## Material
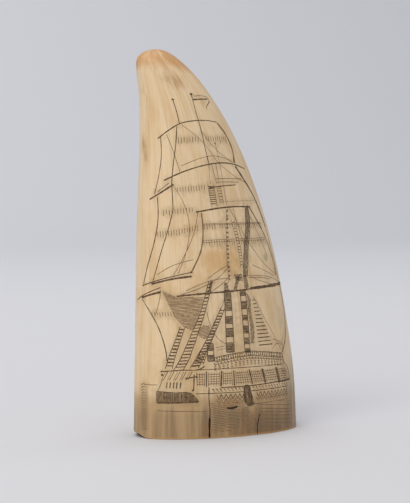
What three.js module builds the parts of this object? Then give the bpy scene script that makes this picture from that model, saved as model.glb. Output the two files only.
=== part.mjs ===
// Scrimshaw whale tooth: one natural tooth, cut flat at the root so that it stands on end.
// Millimetres, +Z up. The broad, engraved side faces -Y and the tip leans towards -X.
import * as THREE from 'three';

// ---- driving dimensions ----
const toothHeight = 160;
const ringSegments = 84; // points round every ring
const ringStep = 6; // ring spacing below the crown
const crownStart = 138; // above this height the rings close up towards the tip
const crownRings = 10;

// Section of the tooth by height: the hollow edge, the bowed edge and half the thickness.
const sections = [
  { z: 0, hollowEdge: -37.8, bowedEdge: 37.8, halfDepth: 19.6 },
  { z: 20, hollowEdge: -37.3, bowedEdge: 36.6, halfDepth: 20.1 },
  { z: 50, hollowEdge: -36.6, bowedEdge: 32, halfDepth: 19.8 },
  { z: 80, hollowEdge: -36.2, bowedEdge: 25.1, halfDepth: 18.2 },
  { z: 105, hollowEdge: -35.3, bowedEdge: 16.4, halfDepth: 16.2 },
  { z: 125, hollowEdge: -34.7, bowedEdge: 6.9, halfDepth: 14.2 },
  { z: 140, hollowEdge: -35, bowedEdge: -3, halfDepth: 12 },
  { z: 150, hollowEdge: -36.3, bowedEdge: -11.5, halfDepth: 9.6 },
  { z: 155, hollowEdge: -36.7, bowedEdge: -17.3, halfDepth: 7.6 },
  { z: 158, hollowEdge: -34.7, bowedEdge: -21.6, halfDepth: 5.3 },
  { z: toothHeight, hollowEdge: -28, bowedEdge: -28, halfDepth: 0 },
];

// Shallow grooves that run up the root and die out.
const fluteCount = 16;
const fluteDepth = 0.35;
const fluteTop = 30;
const fluteSpread = 0.8; // radians of uneven spacing

// Pulp cavity, open at the root: centre and half widths by height.
const cavity = [
  { z: 0, centreX: 0, halfWidth: 31.2, halfDepth: 13.2 },
  { z: 8, centreX: -0.3, halfWidth: 28, halfDepth: 12 },
  { z: 18, centreX: -0.8, halfWidth: 22.5, halfDepth: 9.9 },
  { z: 30, centreX: -1.4, halfWidth: 15.5, halfDepth: 7.1 },
  { z: 41, centreX: -1.9, halfWidth: 8.6, halfDepth: 4.1 },
  { z: 48, centreX: -2.2, halfWidth: 3.6, halfDepth: 1.8 },
];
const cavityApex = { z: 51, x: -2.3 };
const cavityRingSteps = [0, 3.5, 8, 13, 18, 24, 30, 36, 41, 45, 48];

// Chip broken from the standing edge near the hollow end: angle round the rim, height lost.
const chip = [
  { degrees: 165, height: 0 },
  { degrees: 170, height: 1 },
  { degrees: 176, height: 1.6 },
  { degrees: 184, height: 1.9 },
  { degrees: 192, height: 2 },
  { degrees: 196.5, height: 1.8 },
  { degrees: 200, height: 1.1 },
  { degrees: 203.5, height: 0.4 },
  { degrees: 206.5, height: 0 },
];
const chipReach = 0.55; // share of the rim's width that the chip cuts back
const rimBand = 4.5; // height over which the rim's rings follow the chip

const ivoryColour = '#d3b48a';
const ivoryRoughness = 0.42;

// ---- geometry helpers ----

// Smooth value of one column of a table at a place along it, without overshoot.
function smoothAt(table, place, key, at) {
  const places = table.map(place);
  const values = table.map((row) => row[key]);
  const last = table.length - 1;
  const gap = (i) => places[i + 1] - places[i];
  const rise = (i) => (values[i + 1] - values[i]) / gap(i);
  const slope = (i) => {
    if (i === 0) return rise(0);
    if (i === last) return rise(last - 1);
    const before = rise(i - 1);
    const after = rise(i);
    if (before * after <= 0) return 0;
    const w1 = 2 * gap(i) + gap(i - 1);
    const w2 = gap(i) + 2 * gap(i - 1);
    return (w1 + w2) / (w1 / before + w2 / after);
  };
  let i = 0;
  while (i < last - 1 && at > places[i + 1]) i += 1;
  const h = gap(i);
  const t = (at - places[i]) / h;
  const t2 = t * t;
  const t3 = t2 * t;
  return (2 * t3 - 3 * t2 + 1) * values[i] + (t3 - 2 * t2 + t) * h * slope(i)
    + (3 * t2 - 2 * t3) * values[i + 1] + (t3 - t2) * h * slope(i + 1);
}

// Rows are spaced by the root of the distance below the tip, which rounds the crown.
const fromTip = (z) => -Math.sqrt(toothHeight - z);
const sectionAt = (key, z) => smoothAt(sections, (row) => fromTip(row.z), key, fromTip(z));
const cavityAt = (key, z) => smoothAt(cavity, (row) => row.z, key, z);

function chipHeight(angle) {
  const degrees = THREE.MathUtils.radToDeg(angle);
  for (let i = 0; i + 1 < chip.length; i += 1) {
    const a = chip[i];
    const b = chip[i + 1];
    if (degrees >= a.degrees && degrees <= b.degrees) {
      return THREE.MathUtils.mapLinear(degrees, a.degrees, b.degrees, a.height, b.height);
    }
  }
  return 0;
}

// How far a flute cuts in at this angle and height.
function fluteCut(angle, z) {
  const fade = 1 - THREE.MathUtils.smoothstep(z, 0, fluteTop);
  const wave = Math.cos(fluteCount * angle + fluteSpread * Math.sin(2 * angle));
  const uneven = 0.75 + 0.25 * Math.cos(4 * angle);
  return fluteDepth * fade * uneven * (1 - wave) / 2;
}

// Point of the outer surface; near the foot the heights are lifted clear of the chip.
function skinPoint(angle, z) {
  const lift = z < rimBand ? chipHeight(angle) * (1 - z / rimBand) : 0;
  const height = z + lift;
  const low = sectionAt('hollowEdge', height);
  const high = sectionAt('bowedEdge', height);
  const cut = fluteCut(angle, height);
  const x = (low + high) / 2 + ((high - low) / 2 - cut) * Math.cos(angle);
  const y = (sectionAt('halfDepth', height) - cut) * Math.sin(angle);
  return new THREE.Vector3(x, y, height);
}

function cavityPoint(angle, z) {
  const x = cavityAt('centreX', z) + cavityAt('halfWidth', z) * Math.cos(angle);
  return new THREE.Vector3(x, cavityAt('halfDepth', z) * Math.sin(angle), z);
}

const ringAngles = Array.from({ length: ringSegments }, (_, i) => (2 * Math.PI * i) / ringSegments);

// Flat foot between the cavity's mouth and the outer edge, where the chip starts.
function footRing() {
  return ringAngles.map((angle) => {
    const mouth = cavityPoint(angle, 0);
    const edge = skinPoint(angle, 0).setZ(0);
    return mouth.lerp(edge, 1 - chipReach);
  });
}

function skinRings() {
  const heights = [0, rimBand / 2];
  for (let z = rimBand; z < crownStart - ringStep / 2; z += ringStep) heights.push(z);
  const rootSpan = Math.sqrt(toothHeight - crownStart);
  for (let i = 0; i < crownRings; i += 1) {
    const root = rootSpan * (1 - i / crownRings);
    heights.push(toothHeight - root * root);
  }
  return heights.map((z) => ringAngles.map((angle) => skinPoint(angle, z)));
}

// Closed body from rings that run from one pole, through the mouth, to the other pole.
function loftBetweenPoles(startPole, rings, endPole) {
  const positions = [startPole, ...rings.flat(), endPole].flatMap((p) => [p.x, p.y, p.z]);
  const n = ringSegments;
  const lastPole = 1 + rings.length * n;
  const faces = [];
  for (let j = 0; j < n; j += 1) {
    const next = (j + 1) % n;
    faces.push(0, 1 + next, 1 + j);
    for (let r = 0; r + 1 < rings.length; r += 1) {
      const a = 1 + r * n + j;
      const b = 1 + r * n + next;
      faces.push(a, b + n, a + n);
      faces.push(a, b, b + n);
    }
    const top = 1 + (rings.length - 1) * n;
    faces.push(top + j, top + next, lastPole);
  }
  const geometry = new THREE.BufferGeometry();
  geometry.setAttribute('position', new THREE.Float32BufferAttribute(positions, 3));
  geometry.setIndex(faces);
  geometry.computeVertexNormals();
  return geometry;
}

// ---- the tooth ----
const cavityRings = cavityRingSteps
  .map((z) => ringAngles.map((angle) => cavityPoint(angle, z)))
  .reverse();
const cavityPole = new THREE.Vector3(cavityApex.x, 0, cavityApex.z);
const tip = new THREE.Vector3(sectionAt('hollowEdge', toothHeight), 0, toothHeight);

const tooth = new THREE.Mesh(
  loftBetweenPoles(cavityPole, [...cavityRings, footRing(), ...skinRings()], tip),
  new THREE.MeshStandardMaterial({ color: ivoryColour, roughness: ivoryRoughness, metalness: 0 }),
);
tooth.name = 'tooth';

const group = new THREE.Group();
group.name = 'scrimshaw_whale_tooth';
group.add(tooth);

export default group;
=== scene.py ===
# Scrimshaw whale tooth: the finished skin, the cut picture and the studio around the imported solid.
import math
import random

import bpy
import numpy as np
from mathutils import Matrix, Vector, geometry
from mathutils.bvhtree import BVHTree
from mathutils.kdtree import KDTree


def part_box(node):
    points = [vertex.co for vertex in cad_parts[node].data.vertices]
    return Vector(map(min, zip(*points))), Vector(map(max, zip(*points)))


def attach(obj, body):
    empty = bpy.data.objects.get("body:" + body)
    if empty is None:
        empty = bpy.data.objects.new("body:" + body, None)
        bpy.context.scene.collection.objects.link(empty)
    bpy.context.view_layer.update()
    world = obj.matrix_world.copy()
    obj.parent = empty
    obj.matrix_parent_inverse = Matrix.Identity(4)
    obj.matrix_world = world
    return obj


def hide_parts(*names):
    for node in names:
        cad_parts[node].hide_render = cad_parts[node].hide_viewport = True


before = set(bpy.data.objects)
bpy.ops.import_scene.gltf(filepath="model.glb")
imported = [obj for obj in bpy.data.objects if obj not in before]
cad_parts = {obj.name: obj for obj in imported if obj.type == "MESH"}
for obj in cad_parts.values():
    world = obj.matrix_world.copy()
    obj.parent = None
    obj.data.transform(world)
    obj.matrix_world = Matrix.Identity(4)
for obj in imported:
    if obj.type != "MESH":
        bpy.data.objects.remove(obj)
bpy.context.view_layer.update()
mm = 0.001
lowCorner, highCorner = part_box("tooth")
toothHeight = highCorner.z / mm


def linearColour(hexText):
    channels = [int(hexText[i:i + 2], 16) / 255 for i in (1, 3, 5)]
    linear = [c / 12.92 if c <= 0.04045 else ((c + 0.055) / 1.055) ** 2.4 for c in channels]
    return (*linear, 1.0)


def addNode(tree, kind, settings=None, inputs=None):
    # an input takes a value, a hex colour, a socket to link, or a node whose first output is linked
    node = tree.nodes.new(kind)
    for name, value in (settings or {}).items():
        setattr(node, name, value)
    for name, value in (inputs or {}).items():
        if isinstance(value, bpy.types.Node):
            tree.links.new(value.outputs[0], node.inputs[name])
        elif isinstance(value, bpy.types.NodeSocket):
            tree.links.new(value, node.inputs[name])
        elif isinstance(value, str):
            node.inputs[name].default_value = linearColour(value)
        else:
            node.inputs[name].default_value = value
    return node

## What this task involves
Go back over the listing above and copy exactly the lines that begin at the line with "const group = new THREE.Group();" and stop after the line with "toothHeight = highCorner.z / mm"; leave out every other line.

## Solved problem
const group = new THREE.Group();
group.name = 'scrimshaw_whale_tooth';
group.add(tooth);

export default group;
=== scene.py ===
# Scrimshaw whale tooth: the finished skin, the cut picture and the studio around the imported solid.
import math
import random

import bpy
import numpy as np
from mathutils import Matrix, Vector, geometry
from mathutils.bvhtree import BVHTree
from mathutils.kdtree import KDTree


def part_box(node):
    points = [vertex.co for vertex in cad_parts[node].data.vertices]
    return Vector(map(min, zip(*points))), Vector(map(max, zip(*points)))


def attach(obj, body):
    empty = bpy.data.objects.get("body:" + body)
    if empty is None:
        empty = bpy.data.objects.new("body:" + body, None)
        bpy.context.scene.collection.objects.link(empty)
    bpy.context.view_layer.update()
    world = obj.matrix_world.copy()
    obj.parent = empty
    obj.matrix_parent_inverse = Matrix.Identity(4)
    obj.matrix_world = world
    return obj


def hide_parts(*names):
    for node in names:
        cad_parts[node].hide_render = cad_parts[node].hide_viewport = True


before = set(bpy.data.objects)
bpy.ops.import_scene.gltf(filepath="model.glb")
imported = [obj for obj in bpy.data.objects if obj not in before]
cad_parts = {obj.name: obj for obj in imported if obj.type == "MESH"}
for obj in cad_parts.values():
    world = obj.matrix_world.copy()
    obj.parent = None
    obj.data.transform(world)
    obj.matrix_world = Matrix.Identity(4)
for obj in imported:
    if obj.type != "MESH":
        bpy.data.objects.remove(obj)
bpy.context.view_layer.update()
mm = 0.001
lowCorner, highCorner = part_box("tooth")
toothHeight = highCorner.z / mm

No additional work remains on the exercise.